Y:あれがイキナリ出来てきた訳じゃないですよね。
お:三ヶ月山に篭ってたって話も
Y:篭ってたっていう話もあるんだけど(笑)
S:あと夜も寝ないで、ジャムセッションが終わったら毎朝ばぁーと帰って来て、また、もう寝ないで練習していたって話があるよね。
Y:でも手本にした人がいるんだよね。
お:レスター・ヤングって
S:レスター・ヤング
お:それも先ほどのカウント・ベーシー楽団の
S:レスター・ヤングのフレーズを二倍早く弾いたっていう話だよね。
Y:なるほど
お:ちょっと75%上げると綺麗にあれぐらいのキーになるんですよ
S:なります。
お:bフラット
S:ああそうですね
お:すると凄い似てる
S:似てる
Y:なるほどね。じゃあ、そういう節の作り方ってレスター・ヤングが示唆しているんだ。
お:レスター・ヤングから聴き取って
S:あのね、本当にね、聴いて覚えて、それを帰って、早く、めちゃくちゃ早く弾けるように練習をしてたって聞きましたよね。
Y:やっぱり、そういう影響っていうのは
お:あると思いますね。ここは本当にもう凄いするどく変わってきた感じで、やはり、モダンの方が面白いって風に、ここで思われたわけですよね。
Y:思いましたね。

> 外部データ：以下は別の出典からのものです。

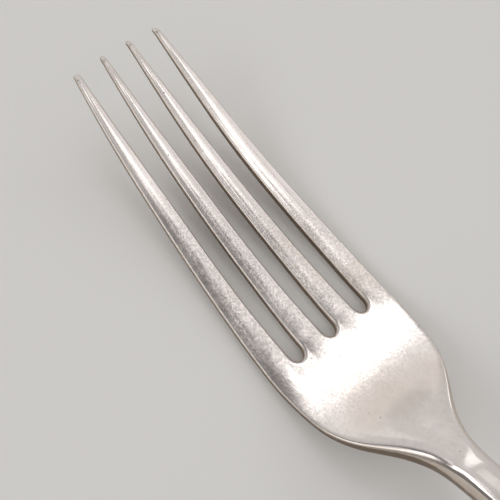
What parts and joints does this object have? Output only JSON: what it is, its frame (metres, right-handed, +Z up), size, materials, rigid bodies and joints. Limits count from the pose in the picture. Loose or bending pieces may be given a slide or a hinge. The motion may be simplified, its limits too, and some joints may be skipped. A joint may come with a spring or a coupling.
{
  "type": "dinner fork",
  "caption": "Plain metal dinner fork in one piece, with slender tapering tines, a rounded palm, a narrow arched neck and a handle widening to a round end.",
  "frame": {"origin": "centre of the bounding box in plan, on the surface that the fork rests on", "axes": "+X along the length toward the tips of the tines, +Z up out of the hollow front, +Y to the left of the tines seen from above with the tips pointing away"},
  "size_m": [0.2053, 0.0246, 0.0232],
  "materials": {
    "silver": "polished silver plate with fine scratches and light tarnish"
  },
  "bodies": {
    "root": {"fork": "silver"}
  },
  "joints": []
}
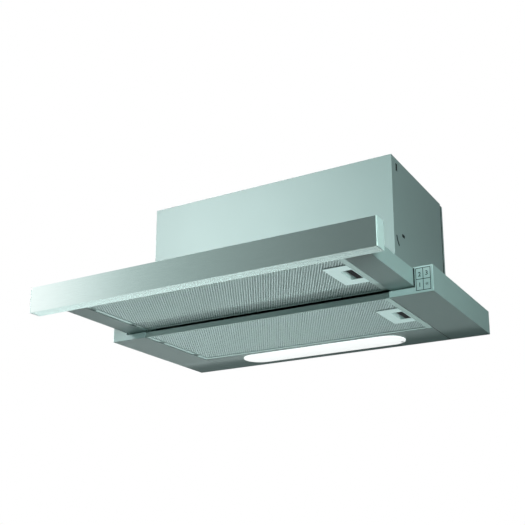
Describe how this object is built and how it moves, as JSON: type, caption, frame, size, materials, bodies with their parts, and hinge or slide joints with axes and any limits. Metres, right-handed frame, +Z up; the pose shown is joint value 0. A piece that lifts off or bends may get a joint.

あのースイング・・・同じアマチュア仲間があって、僕が一番最年少ですけどね。成蹊大学に上手いグループがあるっていうんで、聴きに行くんですよ。まだ高校生になったぐらい、それで、大学生のお兄さんが弾いているのを側でこうやって見てるのね。こうFの曲を始めて、何かメチャクチャ格好良いんですよ、サウンドが。ドミソじゃないから、そのうちに判ったんです。ブルースだって。
お:あ、なるほどね。それまでは判らなかった?
Y:聴き始めは判らなかった。あまりにサウンドが違うから、そしたら計ってたらF、bフラットいって帰ってきて、それで、ドミって行って帰って来てって判った時は嬉しくて、だからどんなに凄いことをやっているかが判った訳ですよ、そのFや普通のFやF7がこんな音になるんだ。今聴けば、物凄く単純かもしれないけど、僕はその当時、あのスイングだけだったからね。それでねー、演奏の途中なのに「あ、なんだ。ただのブルースだ!」って(笑)生意気な小僧だ、ただのブルースだって(教授も笑)、ただの発見の嬉しさに、「なーんだ」とか言っちゃったりして、でも心の中じゃ、物凄いビックリして、こんなことが、その人の名前が白井さんて言う、未だに覚えていますよ。衝撃でした。超えようって出して行くと、遂にテンション、謎に辿り着いていくですよね。
S:パーカーまで来ました。
Y:あとは、その落とし子たちですよね。
お:そうですね。ハンプトン・ホーズの「アイ・ガット・リズム」を
Y:これも衝撃的だったな。これも気持ちよかった。